[FOM] Possible Worlds
A. Mani
a_mani_sc_gs at yahoo.co.in
Fri Dec 22 20:04:00 EST 2006
On Friday 22 Dec 2006 23:58, Allen Patterson Hazen wrote:
>
> (((Vocabulary: "Epistemic" logic is often construed broadly, as covering
> knowledge and a variety of related notions. When knowledge is being
> distinguished from (mere) belief, "doxastic" refers to the belief
> operators.)))
Despite this, belief revision theories often do not adhere to doxastic specs.
They are used for modelling dynamic reasoning and certain kind of real-time
processes and sequences of temporal states too. Dealing with possible-world
frameworks for mathematics will be simpler from such perspectives (the usual
real stuff they deal with come with more difficulties).
Depending on how we want to see it, we can start with a set of possible worlds
and revise them at later stages.

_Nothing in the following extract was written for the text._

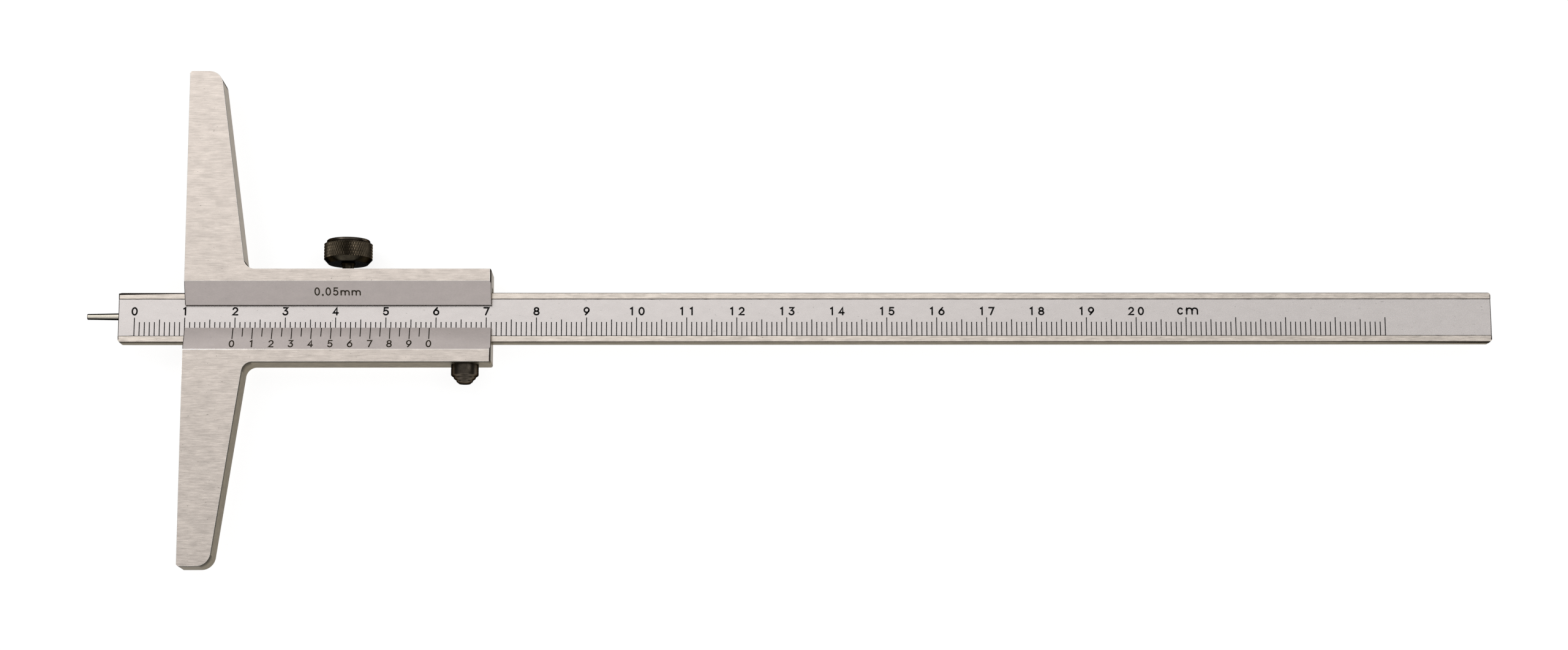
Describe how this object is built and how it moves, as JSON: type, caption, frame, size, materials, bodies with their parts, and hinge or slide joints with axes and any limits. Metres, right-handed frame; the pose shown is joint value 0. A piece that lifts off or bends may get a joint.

For mathematics this is easier than for say
modelling fragments of reasoning involved in cooking.
>
> It is, I think, much harder to model MATHEMATICAL ignorance in a
> possible-worlds framework than it is to give an account of the sense in
> which, e.g., water MIGHT (have turned out) not (to) be H20. Kripke
> ("Naming and Necessity") pointed out that the latter is an epistemic
> "might" (and not the "metaphysical" possibility he was primarily concerned
> with), but it seems possible to define THIS kind of epistemic possibility:
> roughly
> It is metaphysically possible for their to be someone
> whose evidence for a statement of the same logical
> form as "water is H20" is similar to our evidence
> (before modern chemistry) for "water is H20" even
> though their statement is false.
> This won't work for mathematical statements if the "evidence" is allowed
> to include knowledge of the truth of axioms from which the statement
> follows logically.
>
> Many approaches to this problem have been suggested; none to my knowledge
> have been worked out in adequate detail:
You have missed the inconsistency adaptive logics, it is developed somewhat
but can deal with the issue.
The soln of the original question by Tim C would be along the following
lines :
In the adaptive framework, we will have
A. A logic of possible states corresponding to the initial nice state
B. Abnormalities (that have been mentioned before)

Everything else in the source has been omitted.